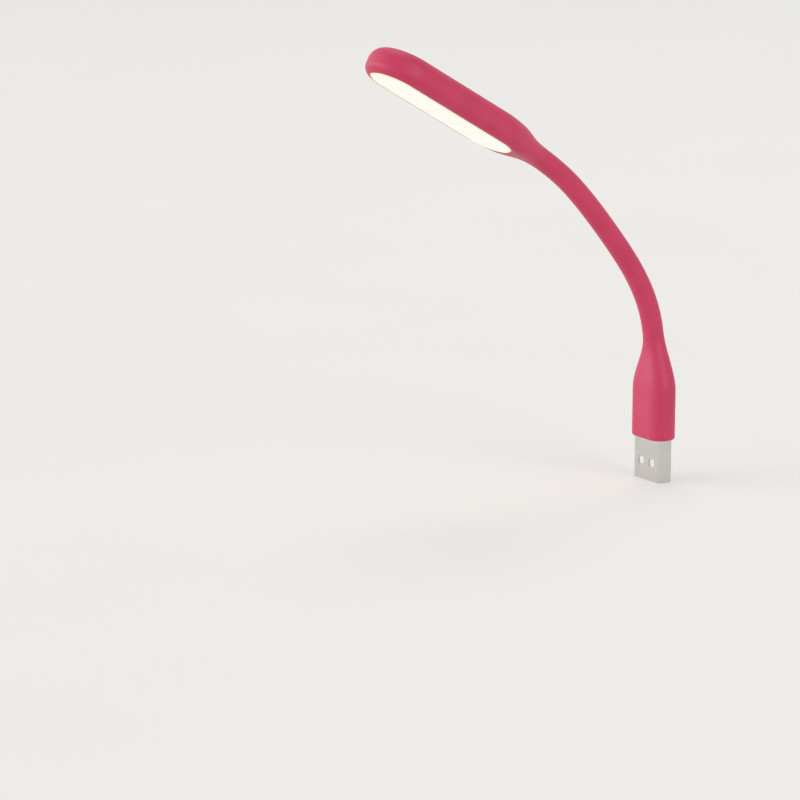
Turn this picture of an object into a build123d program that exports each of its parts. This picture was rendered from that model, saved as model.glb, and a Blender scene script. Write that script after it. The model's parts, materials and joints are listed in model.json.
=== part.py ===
from build123d import *
import math
import os

# Flexible usb light: a plug in a flat soft grip, a round neck that stays where it is bent, and a
# flat head with six lamps behind a milky window. All sizes are millimetres.
#
# The origin is the middle of the grip's foot, where the plug's shell leaves it. +Z runs up the
# grip, Y is the wide way of plug, grip and head, and the neck leans over towards -X.

# Plug
SHELL_WIDE = 12.0
SHELL_THICK = 4.5
SHELL_WALL = 0.3
SHELL_CORNER = 0.6
SHELL_OUT = 12.0  # length that stands out of the grip
SHELL_IN = 6.7  # length held inside the grip
LATCH_WIDE = 2.5
LATCH_LONG = 2.2
LATCH_SPACING = 5.1
LATCH_FROM_TIP = 5.2
MOUTH_DEEP = 9.0  # depth of the mouth that takes the socket's tongue
TONGUE_BACK = 0.4  # the tongue stops this far inside the shell's edge
BLOCK_BACK = 1.2  # the insulator's block stops this far inside the shell's inner end
CONTACT_WIDE = 1.0
CONTACT_THICK = 0.3
CONTACT_PROUD = 0.1  # the contacts stand this far out of the tongue
POWER_BARE = 7.4  # bare length of the two outer contacts in the mouth
DATA_BARE = 6.4
POWER_PLACE = 3.5  # outer contacts, from the middle
DATA_PLACE = 1.0
TAIL_OUT = 3.2  # solder tail behind the insulator's block
PLUG_SOLDER = 0.65  # radius of the solder on a tail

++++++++

* Exercise brief
Write out each line of the data above again, exactly as given.

* Expected output
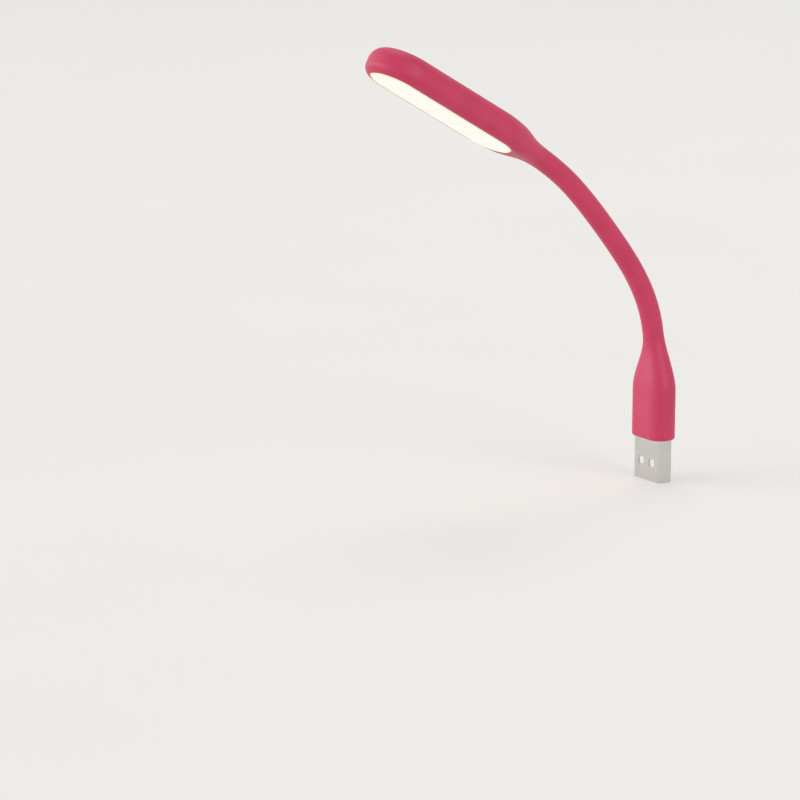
Turn this picture of an object into a build123d program that exports each of its parts. This picture was rendered from that model, saved as model.glb, and a Blender scene script. Write that script after it. The model's parts, materials and joints are listed in model.json.
=== part.py ===
from build123d import *
import math
import os

# Flexible usb light: a plug in a flat soft grip, a round neck that stays where it is bent, and a
# flat head with six lamps behind a milky window. All sizes are millimetres.
#
# The origin is the middle of the grip's foot, where the plug's shell leaves it. +Z runs up the
# grip, Y is the wide way of plug, grip and head, and the neck leans over towards -X.

# Plug
SHELL_WIDE = 12.0
SHELL_THICK = 4.5
SHELL_WALL = 0.3
SHELL_CORNER = 0.6
SHELL_OUT = 12.0  # length that stands out of the grip
SHELL_IN = 6.7  # length held inside the grip
LATCH_WIDE = 2.5
LATCH_LONG = 2.2
LATCH_SPACING = 5.1
LATCH_FROM_TIP = 5.2
MOUTH_DEEP = 9.0  # depth of the mouth that takes the socket's tongue
TONGUE_BACK = 0.4  # the tongue stops this far inside the shell's edge
BLOCK_BACK = 1.2  # the insulator's block stops this far inside the shell's inner end
CONTACT_WIDE = 1.0
CONTACT_THICK = 0.3
CONTACT_PROUD = 0.1  # the contacts stand this far out of the tongue
POWER_BARE = 7.4  # bare length of the two outer contacts in the mouth
DATA_BARE = 6.4
POWER_PLACE = 3.5  # outer contacts, from the middle
DATA_PLACE = 1.0
TAIL_OUT = 3.2  # solder tail behind the insulator's block
PLUG_SOLDER = 0.65  # radius of the solder on a tail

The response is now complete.